• [Exercise brief]: Determine how many lines hold "each" and give only that number.

• [Provided data]:
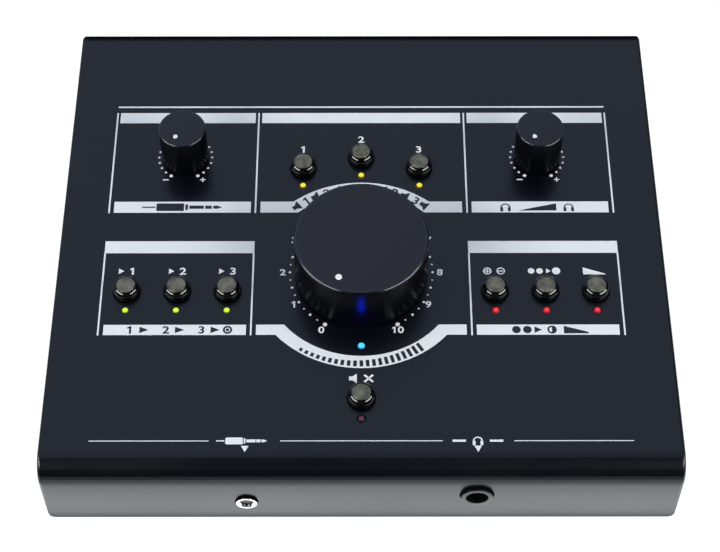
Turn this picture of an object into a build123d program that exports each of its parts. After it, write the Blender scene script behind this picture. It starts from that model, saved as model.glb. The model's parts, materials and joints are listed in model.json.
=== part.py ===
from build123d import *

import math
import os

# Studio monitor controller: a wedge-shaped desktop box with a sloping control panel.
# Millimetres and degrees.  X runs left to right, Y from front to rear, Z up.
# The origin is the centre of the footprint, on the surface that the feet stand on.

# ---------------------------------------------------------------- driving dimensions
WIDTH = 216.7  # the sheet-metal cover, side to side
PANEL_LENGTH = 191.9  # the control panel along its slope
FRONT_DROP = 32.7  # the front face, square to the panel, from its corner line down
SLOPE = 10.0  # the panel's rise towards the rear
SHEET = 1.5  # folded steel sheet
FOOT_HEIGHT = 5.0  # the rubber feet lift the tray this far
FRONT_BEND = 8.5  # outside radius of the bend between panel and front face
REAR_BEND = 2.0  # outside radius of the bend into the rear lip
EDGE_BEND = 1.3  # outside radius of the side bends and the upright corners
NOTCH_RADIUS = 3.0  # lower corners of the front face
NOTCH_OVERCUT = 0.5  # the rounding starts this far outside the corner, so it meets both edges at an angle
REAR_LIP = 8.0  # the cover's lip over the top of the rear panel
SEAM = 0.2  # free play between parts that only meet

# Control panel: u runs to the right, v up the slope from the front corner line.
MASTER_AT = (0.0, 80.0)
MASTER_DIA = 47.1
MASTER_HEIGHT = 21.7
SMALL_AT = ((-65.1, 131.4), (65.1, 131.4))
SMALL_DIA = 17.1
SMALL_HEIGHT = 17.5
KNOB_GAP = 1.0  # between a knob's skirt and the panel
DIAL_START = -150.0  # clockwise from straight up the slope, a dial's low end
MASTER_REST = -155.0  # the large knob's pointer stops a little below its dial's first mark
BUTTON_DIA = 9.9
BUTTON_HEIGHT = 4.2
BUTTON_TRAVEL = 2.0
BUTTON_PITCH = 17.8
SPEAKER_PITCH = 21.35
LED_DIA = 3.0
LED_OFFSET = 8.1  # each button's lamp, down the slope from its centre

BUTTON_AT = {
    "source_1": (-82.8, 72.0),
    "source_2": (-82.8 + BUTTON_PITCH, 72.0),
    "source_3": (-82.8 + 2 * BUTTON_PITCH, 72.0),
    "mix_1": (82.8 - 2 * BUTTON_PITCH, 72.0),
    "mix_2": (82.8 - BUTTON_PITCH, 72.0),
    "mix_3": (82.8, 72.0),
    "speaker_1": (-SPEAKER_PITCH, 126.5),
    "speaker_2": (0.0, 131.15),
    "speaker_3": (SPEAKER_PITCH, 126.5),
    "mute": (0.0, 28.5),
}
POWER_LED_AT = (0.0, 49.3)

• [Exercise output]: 2